* CHALLENGE *
Print again only this span: the line with "Reconstruct the object", the line with "wasm.setup();", and all lines between them, exactly as given.
═══ INPUT FOR THIS TASK
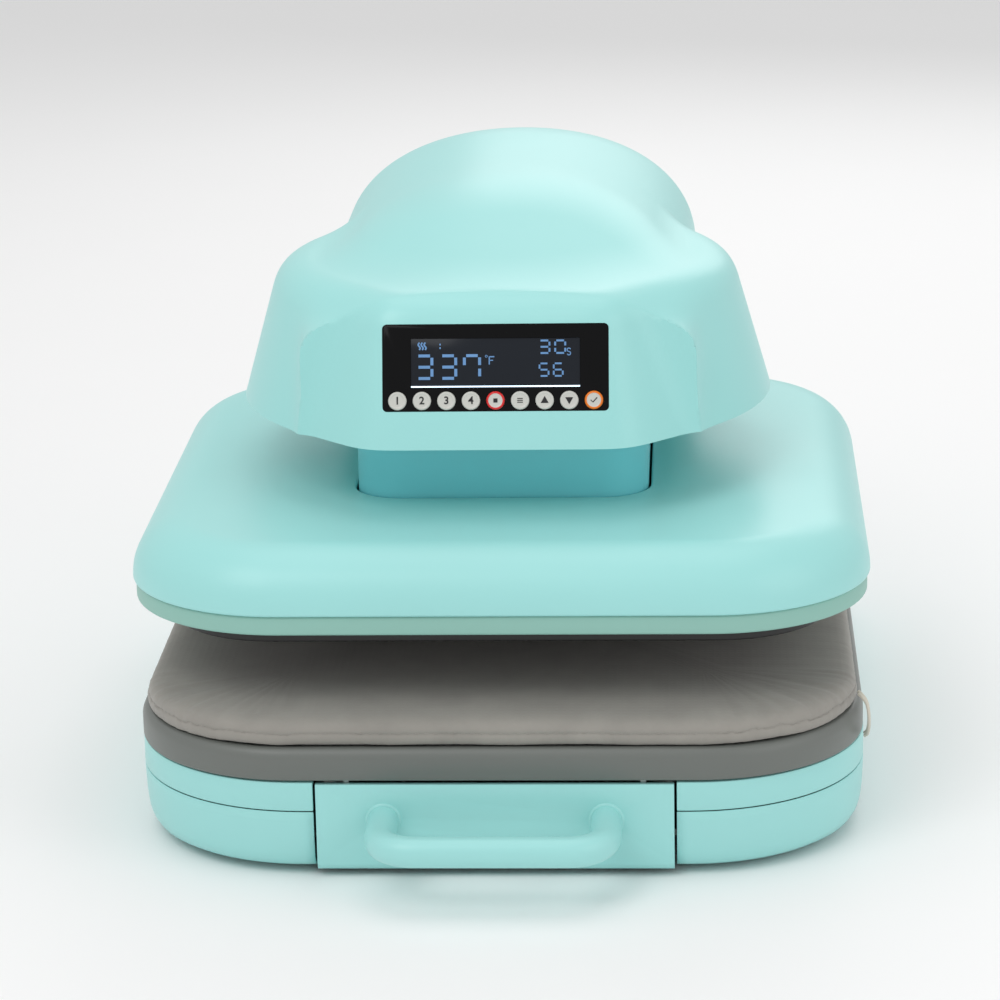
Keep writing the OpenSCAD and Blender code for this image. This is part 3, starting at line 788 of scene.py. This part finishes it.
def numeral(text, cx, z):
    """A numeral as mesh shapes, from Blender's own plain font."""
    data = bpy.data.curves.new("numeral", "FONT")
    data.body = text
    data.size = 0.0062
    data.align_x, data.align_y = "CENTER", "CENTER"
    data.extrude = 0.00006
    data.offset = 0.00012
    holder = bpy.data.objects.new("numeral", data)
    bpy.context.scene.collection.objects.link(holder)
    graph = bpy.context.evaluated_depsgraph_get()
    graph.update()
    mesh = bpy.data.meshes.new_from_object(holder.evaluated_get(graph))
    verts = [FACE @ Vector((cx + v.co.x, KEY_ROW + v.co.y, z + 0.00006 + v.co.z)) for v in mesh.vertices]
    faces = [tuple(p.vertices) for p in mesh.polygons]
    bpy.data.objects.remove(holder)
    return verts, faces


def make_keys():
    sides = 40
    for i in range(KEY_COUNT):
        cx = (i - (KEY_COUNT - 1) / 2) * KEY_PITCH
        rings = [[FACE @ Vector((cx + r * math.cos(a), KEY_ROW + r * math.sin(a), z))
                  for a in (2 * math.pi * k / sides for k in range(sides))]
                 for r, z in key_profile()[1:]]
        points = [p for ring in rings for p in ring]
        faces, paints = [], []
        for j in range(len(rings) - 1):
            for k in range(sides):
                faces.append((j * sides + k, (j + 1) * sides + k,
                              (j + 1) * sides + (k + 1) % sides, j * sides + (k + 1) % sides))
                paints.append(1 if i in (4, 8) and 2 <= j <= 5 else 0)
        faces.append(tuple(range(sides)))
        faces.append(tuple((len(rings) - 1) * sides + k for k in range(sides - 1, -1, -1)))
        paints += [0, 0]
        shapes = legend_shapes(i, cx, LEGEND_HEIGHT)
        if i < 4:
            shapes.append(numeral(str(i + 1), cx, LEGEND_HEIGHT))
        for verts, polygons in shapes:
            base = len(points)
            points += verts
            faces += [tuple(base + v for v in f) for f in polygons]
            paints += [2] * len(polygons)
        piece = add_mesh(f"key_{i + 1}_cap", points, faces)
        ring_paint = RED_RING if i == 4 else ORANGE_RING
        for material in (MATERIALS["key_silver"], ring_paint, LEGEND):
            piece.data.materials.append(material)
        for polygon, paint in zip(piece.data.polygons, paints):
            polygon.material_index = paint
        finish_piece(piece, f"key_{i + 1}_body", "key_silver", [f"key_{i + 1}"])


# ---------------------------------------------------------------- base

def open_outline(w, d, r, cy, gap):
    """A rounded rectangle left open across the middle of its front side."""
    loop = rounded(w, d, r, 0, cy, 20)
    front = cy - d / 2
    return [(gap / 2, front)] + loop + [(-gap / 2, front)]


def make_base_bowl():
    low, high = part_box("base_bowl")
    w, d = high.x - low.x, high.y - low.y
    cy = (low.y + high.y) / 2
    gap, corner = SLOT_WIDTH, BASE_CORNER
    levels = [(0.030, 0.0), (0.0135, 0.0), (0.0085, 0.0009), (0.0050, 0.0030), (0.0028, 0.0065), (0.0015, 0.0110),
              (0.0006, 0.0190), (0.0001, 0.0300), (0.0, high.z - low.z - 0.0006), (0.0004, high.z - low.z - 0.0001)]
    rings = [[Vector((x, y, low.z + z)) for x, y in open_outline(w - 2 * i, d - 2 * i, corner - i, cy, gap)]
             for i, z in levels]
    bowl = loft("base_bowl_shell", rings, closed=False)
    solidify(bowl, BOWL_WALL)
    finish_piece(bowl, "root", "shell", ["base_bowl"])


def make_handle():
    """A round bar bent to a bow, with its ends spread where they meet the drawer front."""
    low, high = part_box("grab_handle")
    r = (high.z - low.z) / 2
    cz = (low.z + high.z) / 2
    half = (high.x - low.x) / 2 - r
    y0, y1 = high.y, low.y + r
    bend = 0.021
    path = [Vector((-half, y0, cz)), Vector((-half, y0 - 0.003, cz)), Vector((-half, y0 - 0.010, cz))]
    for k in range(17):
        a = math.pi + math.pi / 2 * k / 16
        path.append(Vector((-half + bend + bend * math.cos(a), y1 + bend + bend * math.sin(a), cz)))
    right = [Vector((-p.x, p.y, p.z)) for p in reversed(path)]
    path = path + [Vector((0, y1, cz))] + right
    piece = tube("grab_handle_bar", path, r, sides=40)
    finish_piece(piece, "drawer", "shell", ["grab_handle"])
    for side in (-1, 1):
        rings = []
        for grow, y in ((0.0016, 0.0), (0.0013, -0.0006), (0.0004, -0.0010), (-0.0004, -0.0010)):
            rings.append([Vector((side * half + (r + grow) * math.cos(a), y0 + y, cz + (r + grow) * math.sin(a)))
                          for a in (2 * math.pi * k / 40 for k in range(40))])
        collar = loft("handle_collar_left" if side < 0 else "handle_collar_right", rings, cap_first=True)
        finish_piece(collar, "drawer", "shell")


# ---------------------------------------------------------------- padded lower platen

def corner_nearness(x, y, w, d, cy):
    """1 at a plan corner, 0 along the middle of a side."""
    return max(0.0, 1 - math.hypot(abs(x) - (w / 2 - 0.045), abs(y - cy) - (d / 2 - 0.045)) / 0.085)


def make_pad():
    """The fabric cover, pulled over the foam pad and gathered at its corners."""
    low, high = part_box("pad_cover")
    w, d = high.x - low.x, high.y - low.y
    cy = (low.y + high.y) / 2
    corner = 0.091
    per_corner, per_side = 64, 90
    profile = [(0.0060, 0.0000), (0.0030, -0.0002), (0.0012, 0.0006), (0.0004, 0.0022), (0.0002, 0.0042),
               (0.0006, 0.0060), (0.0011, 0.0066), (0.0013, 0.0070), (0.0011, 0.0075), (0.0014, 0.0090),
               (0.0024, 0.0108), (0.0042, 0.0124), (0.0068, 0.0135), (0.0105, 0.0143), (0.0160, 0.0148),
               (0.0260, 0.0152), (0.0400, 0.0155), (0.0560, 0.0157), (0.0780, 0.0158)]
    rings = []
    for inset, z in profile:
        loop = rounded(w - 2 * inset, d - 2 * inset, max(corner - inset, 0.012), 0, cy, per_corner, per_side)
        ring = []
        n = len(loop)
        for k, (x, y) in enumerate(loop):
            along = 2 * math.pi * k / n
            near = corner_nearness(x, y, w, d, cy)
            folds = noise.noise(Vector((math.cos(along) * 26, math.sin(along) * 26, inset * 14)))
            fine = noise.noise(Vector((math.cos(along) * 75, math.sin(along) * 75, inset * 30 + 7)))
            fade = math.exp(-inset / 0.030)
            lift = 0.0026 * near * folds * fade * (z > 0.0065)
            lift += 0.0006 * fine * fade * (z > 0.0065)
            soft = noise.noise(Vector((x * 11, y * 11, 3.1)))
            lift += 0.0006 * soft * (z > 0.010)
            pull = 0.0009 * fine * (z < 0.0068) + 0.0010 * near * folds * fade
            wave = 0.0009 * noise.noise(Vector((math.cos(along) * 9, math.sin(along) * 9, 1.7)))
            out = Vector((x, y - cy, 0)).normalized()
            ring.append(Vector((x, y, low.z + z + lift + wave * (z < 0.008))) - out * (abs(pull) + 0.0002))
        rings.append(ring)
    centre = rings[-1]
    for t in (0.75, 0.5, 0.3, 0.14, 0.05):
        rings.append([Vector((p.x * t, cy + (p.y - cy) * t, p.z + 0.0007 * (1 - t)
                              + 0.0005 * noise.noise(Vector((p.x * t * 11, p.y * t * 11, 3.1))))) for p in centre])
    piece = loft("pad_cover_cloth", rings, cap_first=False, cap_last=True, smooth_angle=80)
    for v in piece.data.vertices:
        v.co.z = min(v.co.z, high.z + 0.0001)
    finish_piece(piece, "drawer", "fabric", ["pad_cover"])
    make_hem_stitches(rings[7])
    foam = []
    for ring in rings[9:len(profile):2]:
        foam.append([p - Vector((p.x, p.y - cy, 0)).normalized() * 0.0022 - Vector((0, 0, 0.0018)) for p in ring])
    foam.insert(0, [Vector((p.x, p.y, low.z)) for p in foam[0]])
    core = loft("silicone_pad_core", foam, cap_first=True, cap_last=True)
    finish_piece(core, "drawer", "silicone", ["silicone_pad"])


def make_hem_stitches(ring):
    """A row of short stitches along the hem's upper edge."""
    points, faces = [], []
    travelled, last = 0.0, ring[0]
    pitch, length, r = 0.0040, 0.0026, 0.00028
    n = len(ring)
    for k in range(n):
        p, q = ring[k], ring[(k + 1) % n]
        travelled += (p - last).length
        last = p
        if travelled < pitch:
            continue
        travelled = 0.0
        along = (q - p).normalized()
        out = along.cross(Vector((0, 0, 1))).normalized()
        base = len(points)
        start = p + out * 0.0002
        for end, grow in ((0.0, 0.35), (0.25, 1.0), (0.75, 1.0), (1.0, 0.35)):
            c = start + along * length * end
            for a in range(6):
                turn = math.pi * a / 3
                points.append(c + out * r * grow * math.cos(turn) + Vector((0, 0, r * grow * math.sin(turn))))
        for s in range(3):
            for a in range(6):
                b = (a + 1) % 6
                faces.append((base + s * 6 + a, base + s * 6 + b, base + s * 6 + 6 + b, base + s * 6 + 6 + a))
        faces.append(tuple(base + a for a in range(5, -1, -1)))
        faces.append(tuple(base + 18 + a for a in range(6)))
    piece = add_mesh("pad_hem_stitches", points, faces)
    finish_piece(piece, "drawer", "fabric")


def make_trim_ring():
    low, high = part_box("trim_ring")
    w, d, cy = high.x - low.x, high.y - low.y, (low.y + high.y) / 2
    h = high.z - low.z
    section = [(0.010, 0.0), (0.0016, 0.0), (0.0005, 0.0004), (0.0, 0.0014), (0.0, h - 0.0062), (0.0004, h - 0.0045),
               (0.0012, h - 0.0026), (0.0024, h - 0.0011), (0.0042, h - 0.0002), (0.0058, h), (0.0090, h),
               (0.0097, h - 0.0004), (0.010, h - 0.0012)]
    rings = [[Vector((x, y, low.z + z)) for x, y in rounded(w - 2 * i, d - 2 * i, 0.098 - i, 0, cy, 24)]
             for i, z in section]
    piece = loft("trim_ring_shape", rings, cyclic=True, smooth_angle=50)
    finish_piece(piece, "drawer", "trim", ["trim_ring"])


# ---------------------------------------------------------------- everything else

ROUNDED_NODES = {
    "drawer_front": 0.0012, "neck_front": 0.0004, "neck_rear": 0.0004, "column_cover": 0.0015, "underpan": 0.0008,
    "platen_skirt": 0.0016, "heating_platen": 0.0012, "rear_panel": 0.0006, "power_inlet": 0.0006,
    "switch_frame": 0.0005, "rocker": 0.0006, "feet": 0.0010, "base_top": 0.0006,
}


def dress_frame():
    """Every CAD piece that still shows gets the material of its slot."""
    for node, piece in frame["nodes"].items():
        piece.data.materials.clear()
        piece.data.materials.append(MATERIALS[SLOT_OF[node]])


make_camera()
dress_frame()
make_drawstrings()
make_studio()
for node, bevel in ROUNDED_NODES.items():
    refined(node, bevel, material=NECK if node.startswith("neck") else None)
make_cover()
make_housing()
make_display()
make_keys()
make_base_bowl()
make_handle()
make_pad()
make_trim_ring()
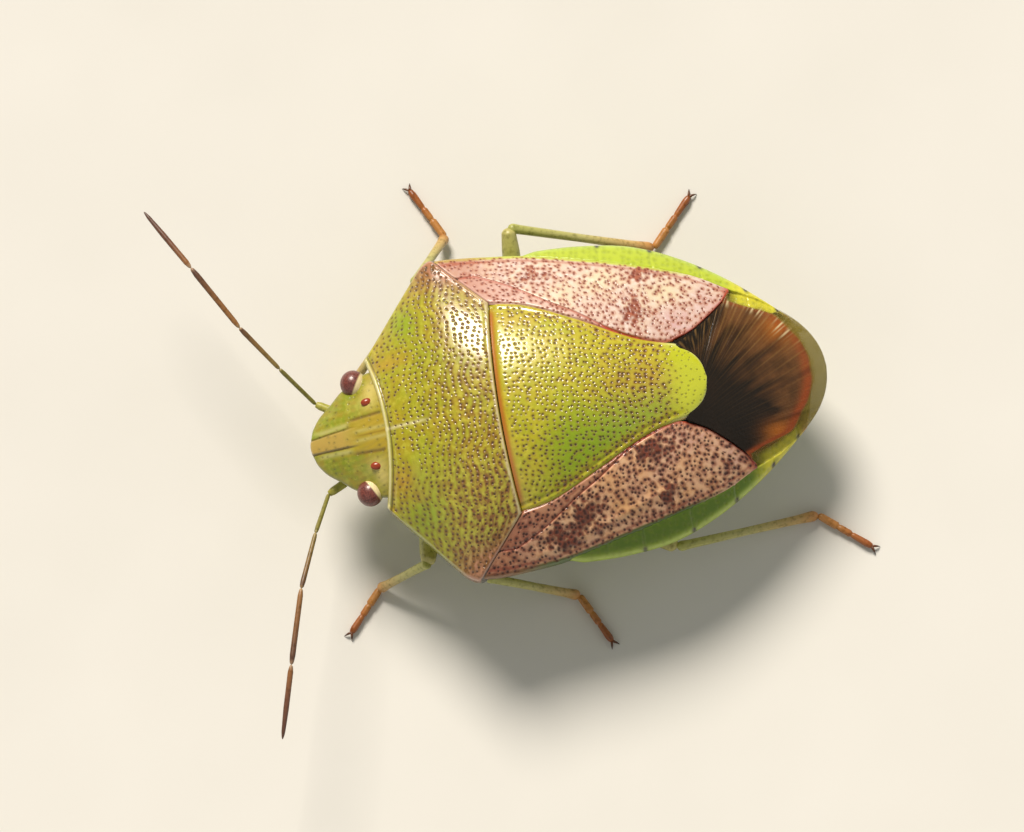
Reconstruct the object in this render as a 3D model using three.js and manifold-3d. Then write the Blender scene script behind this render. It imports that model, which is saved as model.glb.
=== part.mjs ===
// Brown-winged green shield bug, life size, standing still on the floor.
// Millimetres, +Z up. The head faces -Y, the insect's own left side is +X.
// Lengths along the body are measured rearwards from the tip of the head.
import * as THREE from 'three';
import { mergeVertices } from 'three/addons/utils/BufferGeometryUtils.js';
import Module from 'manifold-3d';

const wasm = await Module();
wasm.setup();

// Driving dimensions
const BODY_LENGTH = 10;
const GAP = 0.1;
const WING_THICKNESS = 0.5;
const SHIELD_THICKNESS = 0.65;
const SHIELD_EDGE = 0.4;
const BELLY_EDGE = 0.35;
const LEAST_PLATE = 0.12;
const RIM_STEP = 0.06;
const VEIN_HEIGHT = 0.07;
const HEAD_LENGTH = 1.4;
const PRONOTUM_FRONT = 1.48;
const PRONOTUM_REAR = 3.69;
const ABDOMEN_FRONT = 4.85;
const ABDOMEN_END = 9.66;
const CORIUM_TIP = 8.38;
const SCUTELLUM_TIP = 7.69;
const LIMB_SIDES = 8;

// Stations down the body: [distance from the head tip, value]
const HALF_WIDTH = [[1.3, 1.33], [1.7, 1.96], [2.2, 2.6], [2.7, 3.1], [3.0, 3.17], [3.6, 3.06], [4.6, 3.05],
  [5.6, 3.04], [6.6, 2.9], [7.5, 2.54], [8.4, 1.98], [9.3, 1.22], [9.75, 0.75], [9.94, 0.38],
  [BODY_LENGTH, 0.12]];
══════
* TASK RESPONSE *
Reconstruct the object in this render as a 3D model using three.js and manifold-3d. Then write the Blender scene script behind this render. It imports that model, which is saved as model.glb.
=== part.mjs ===
// Brown-winged green shield bug, life size, standing still on the floor.
// Millimetres, +Z up. The head faces -Y, the insect's own left side is +X.
// Lengths along the body are measured rearwards from the tip of the head.
import * as THREE from 'three';
import { mergeVertices } from 'three/addons/utils/BufferGeometryUtils.js';
import Module from 'manifold-3d';

const wasm = await Module();
wasm.setup();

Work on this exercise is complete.